Dataset section —
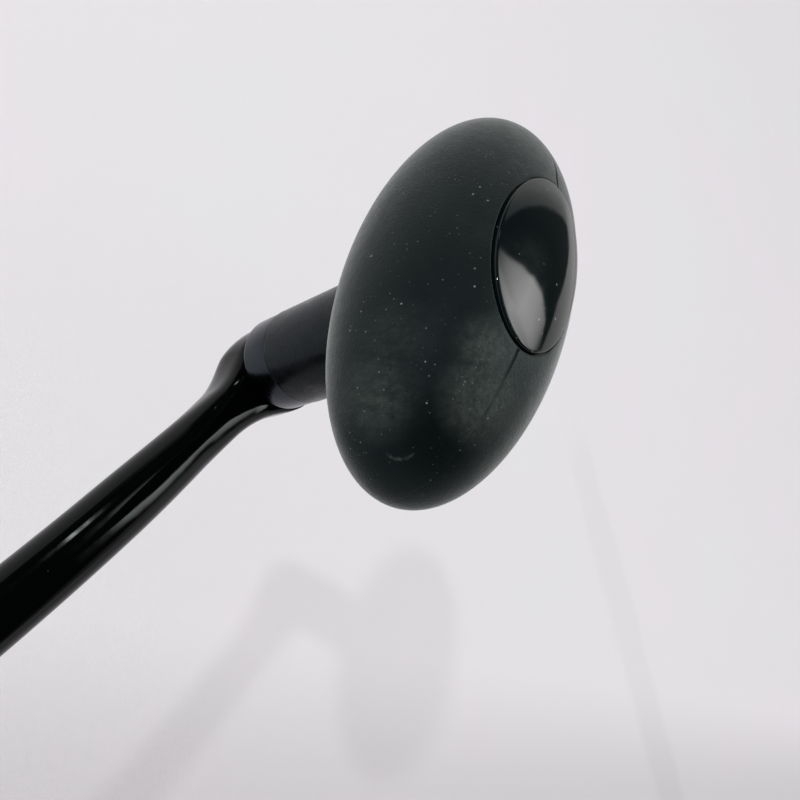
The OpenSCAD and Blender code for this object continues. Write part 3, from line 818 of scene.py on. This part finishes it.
def plug_plastic():
    m = Material("plug_plastic")
    mottle = m.noise(6, detail=3)
    m.set(
        Base_Color=m.mix(m.remap(mottle, 0.3, 0.7), (0.012, 0.012, 0.013), (0.02, 0.02, 0.021)),
        Roughness=m.remap(mottle, 0.3, 0.7, 0.4, 0.5),
    )
    m.bump((mottle, 0.008))
    return m.mat


mats = {
    "arm_paint": arm_paint(),
    "grip_rubber": grip_rubber(),
    "cap_plastic": cap_gloss(),
    "core_plastic": neck_black(),
    "collar_metal": collar_metal(),
    "steel": turned_metal("turned_steel", (0.58, 0.58, 0.6), 0.2, 0.32),
    "bearing_steel": turned_metal("ground_steel", (0.7, 0.71, 0.73), 0.08, 0.16),
    "spacer_metal": turned_metal("spacer_metal", (0.72, 0.73, 0.75), 0.3, 0.42),
    "cage_metal": turned_metal("cage_metal", (0.62, 0.48, 0.26), 0.25, 0.35),
    "shim_brass": turned_metal("shim_brass", (0.72, 0.58, 0.33), 0.22, 0.32),
    "plug_plastic": plug_plastic(),
}
for entry in frame["record"]["subparts"]:
    mat = mats[entry["material_slot"]]
    paint(nodes[entry["node"]], mat)
    if entry["node"] in pieces:
        paint(pieces[entry["node"]], mat)


# ---------------------------------------------------------------- floor and light
# The handle hangs from its drive shaft, clear of the cloth, as its shadow shows
FLOOR_Z, FLOOR_HALF = -62.0, 3000.0


def make_floor():
    h = FLOOR_HALF
    corners = [(x, y, FLOOR_Z) for x, y in ((-h, -h), (h, -h), (h, h), (-h, h))]
    floor = link_object("floor", new_mesh("floor", corners, [(0, 1, 2, 3)]))
    m = Material("cloth")
    x, y = m.split(m.place)[:2]
    soft = m.noise(0.012, detail=3)
    threads = m.most(m.wave("X", 1.3), m.wave("Y", 1.3))
    base = m.mix(m.remap(soft, 0.3, 0.7), (0.815, 0.79, 0.82), (0.80, 0.795, 0.81))
    # painted shade: the cloth is painted darker towards -y, and a painted shadow darkens a band beside a
    # fold that runs across it
    shade = m.plus(0.8, m.remap(m.plus(y, m.times(x, 1.27)), -25, 50, 0, 0.213))
    off = m.plus(m.times(m.plus(x, -210.2), 0.906), m.times(m.plus(y, 113.0), -0.424))
    bent = m.plus(off, m.times(m.noise(0.025), 8), -4)
    painted_fold_shadow = m.times(m.window(bent, 0, 17, 3), m.remap(y, -90, -125))
    # the painted shade and the fold's painted shadow scale the cloth's colour down
    base = m.mix(m.plus(1.0, m.times(m.plus(shade, m.times(painted_fold_shadow, -0.05)), -1)), base, (0, 0, 0))
    m.set(Base_Color=base, Roughness=0.95, Specular_IOR_Level=0.1)
    m.bump((m.remap(bent, 0, 4), 0.12), (m.noise(0.25, detail=4), 0.12), (threads, 0.03))
    # seen from below the floor is open
    back = m.tree.nodes.new("ShaderNodeNewGeometry").outputs["Backfacing"]
    open_side = m.tree.nodes.new("ShaderNodeBsdfTransparent")
    m.mix_shaders(back, m.bsdf.outputs[0], open_side.outputs[0], m.out.inputs["Surface"])
    paint(floor, m.mat)


def make_world():
    """Soft light from +y and above. Gloss sees a dark room with pale walls and one long bright strip.

    x, y and z are a ray's direction. The numbers are fitted to the reflections in the photograph.
    """
    world = bpy.data.worlds.new("world")
    world.use_nodes = True
    w = Web(world.node_tree, "Generated")
    x, y, z = w.split(w.coord)
    # the light that falls on everything
    lean = w.plus(w.times(x, 0.15), w.times(y, 0.8), w.times(z, 0.58))
    fill = w.tree.nodes.new("ShaderNodeBackground")
    fill.inputs["Color"].default_value = (1, 0.99, 1, 1)
    w.put(fill.inputs["Strength"], w.remap(lean, -1.0, 1.0, 0.18, 1.185))
    # the way round from straight up towards -y, in degrees
    roll = w.times(w.math("ARCTAN2", w.times(y, -1), z), math.degrees(1))
    # a pale wall below a dark ceiling
    top = w.least(w.plus(0.5, w.times(y, 1.44)), w.plus(0.74, w.times(y, -0.48)))
    depth = w.plus(top, w.times(z, -1))
    pale = w.plus(w.remap(x, 0.36, 0.48, 0.05, 0.5), w.remap(x, 0.5, 0.88, 0, 0.45))
    wall = w.times(pale, w.remap(depth, -0.02, 0.02), w.remap(depth, 0, 0.3, 0.5, 1.2))
    # a paler side towards -y, whose edge turns with x
    turn = w.most(w.plus(86.0, w.times(x, -55)), 51.0)
    turn = w.plus(turn, w.times(w.most(w.plus(x, -0.83), 0.0), 110))
    soft = w.remap(x, 0.5, 0.7, 7, 2)
    past = w.remap(roll, w.plus(turn, w.times(soft, -1)), w.plus(turn, soft))
    side = w.times(w.remap(x, 0.2, 0.6, 0.2, 0.92), past)
    # pale again low down all round, and higher up towards -x
    round_it = w.most(
        w.times(w.remap(z, 0.18, 0.13), 0.78),
        w.times(w.remap(x, 0.14, 0.0), w.remap(z, 0.45, 0.2), 0.45),
    )
    walls = w.most(w.least(wall, 0.9), side, round_it)
    # a long bright strip, bent a little, its edge leaning over on the +x side
    bend_in, bend_out = w.window(x, 0.42, 0.49, 0.02), w.window(x, 0.505, 0.56, 0.015)
    bent = w.plus(roll, w.times(bend_in, -10), w.times(bend_out, 5))
    rise = w.times(w.plus(bent, 9.5), 0.32)
    fall = w.plus(9.2, w.times(w.plus(bent, -18), -0.27))
    hill = w.most(w.least(rise, fall), 0.0)
    power = w.times(hill, w.remap(x, 0.6, 0.73, 1.07, 0.8), w.remap(bent, 52, 38))
    lean_in = w.times(w.most(w.plus(19.0, w.times(roll, -1)), 0.0), -0.0047)
    lean_out = w.times(w.most(w.plus(roll, -41.0), 0.0), -0.007)
    inside = w.remap(w.plus(x, w.times(w.plus(0.735, lean_in, lean_out), -1)), 0.012, -0.012)
    # its -x end is a patch that reaches over to the +y side
    patch = w.remap(w.plus(x, w.times(w.most(w.times(roll, -1), 0.0), -0.0011)), 0.427, 0.413)
    narrow = w.times(w.remap(x, 0.37, 0.405), w.most(w.remap(bent, 16, 21), patch))
    strip = w.times(inside, w.most(narrow, w.remap(x, 0.47, 0.505)), power)
    over = w.times(w.remap(x, 0.378, 0.398), patch, w.remap(roll, -27, -14), w.remap(roll, 14, 0), 3.4)
    glint = w.times(w.window(x, 0.353, 0.368, 0.005), w.window(roll, -53, -41, 3), 26.0)
    dim = w.remap(x, 0.42, 0.6, 0.02, 0.085)
    seen = w.tree.nodes.new("ShaderNodeBackground")
    seen.inputs["Color"].default_value = (1, 1, 0.98, 1)
    strip = w.plus(strip, over)
    w.put(seen.inputs["Strength"], w.plus(walls, strip, glint, dim))
    # camera, glossy and transmission rays see the room, and all others the soft light
    path = w.tree.nodes.new("ShaderNodeLightPath").outputs
    gloss = w.most(path["Is Camera Ray"], path["Is Glossy Ray"], path["Is Transmission Ray"])
    out = w.tree.nodes.new("ShaderNodeOutputWorld")
    w.mix_shaders(gloss, fill.outputs[0], seen.outputs[0], out.inputs["Surface"])
    scene.world = world


def make_lamp(name, way, distance, size, power, target):
    """A soft round lamp, from the direction way, aimed at the target."""
    data = bpy.data.lights.new(name, "AREA")
    data.shape = "DISK"
    data.size = size * MM
    data.energy = power
    lamp = link_object(name, data)
    way = Vector(way).normalized()
    lamp.location = (Vector(target) + way * distance) * MM
    lamp.rotation_mode = "QUATERNION"
    lamp.rotation_quaternion = way.to_track_quat("Z", "Y")


make_floor()
make_world()
make_lamp("key", (-0.243, 0.644, 0.725), distance=900, size=42, power=1.32, target=(60, 0, 20))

Given task —
Print, please, the lines above from the very first through the one that holds "return m.mat", both included, word for word and with nothing else.

Full response —
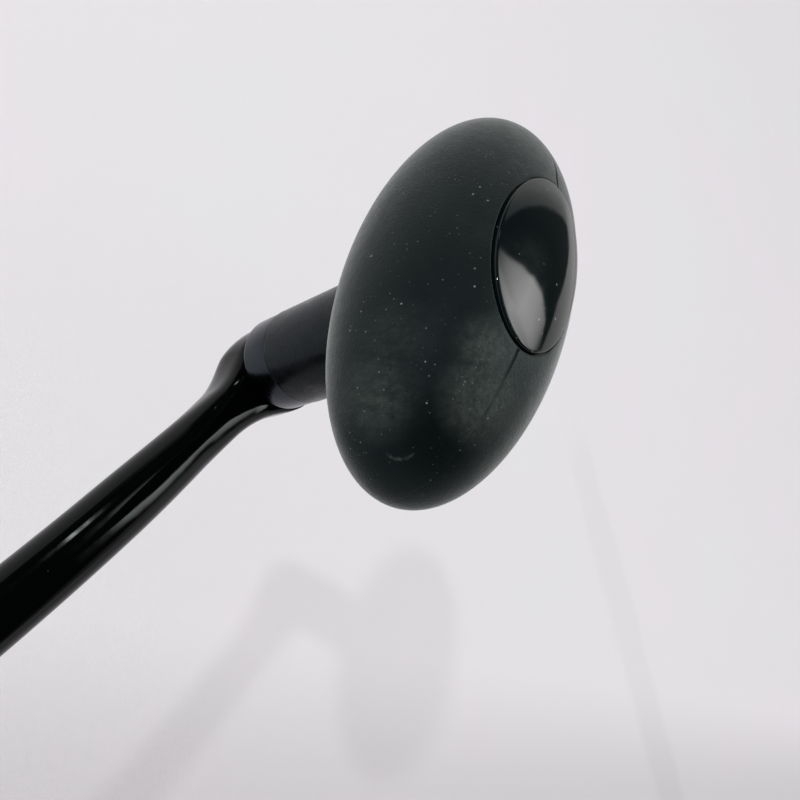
The OpenSCAD and Blender code for this object continues. Write part 3, from line 818 of scene.py on. This part finishes it.
def plug_plastic():
    m = Material("plug_plastic")
    mottle = m.noise(6, detail=3)
    m.set(
        Base_Color=m.mix(m.remap(mottle, 0.3, 0.7), (0.012, 0.012, 0.013), (0.02, 0.02, 0.021)),
        Roughness=m.remap(mottle, 0.3, 0.7, 0.4, 0.5),
    )
    m.bump((mottle, 0.008))
    return m.mat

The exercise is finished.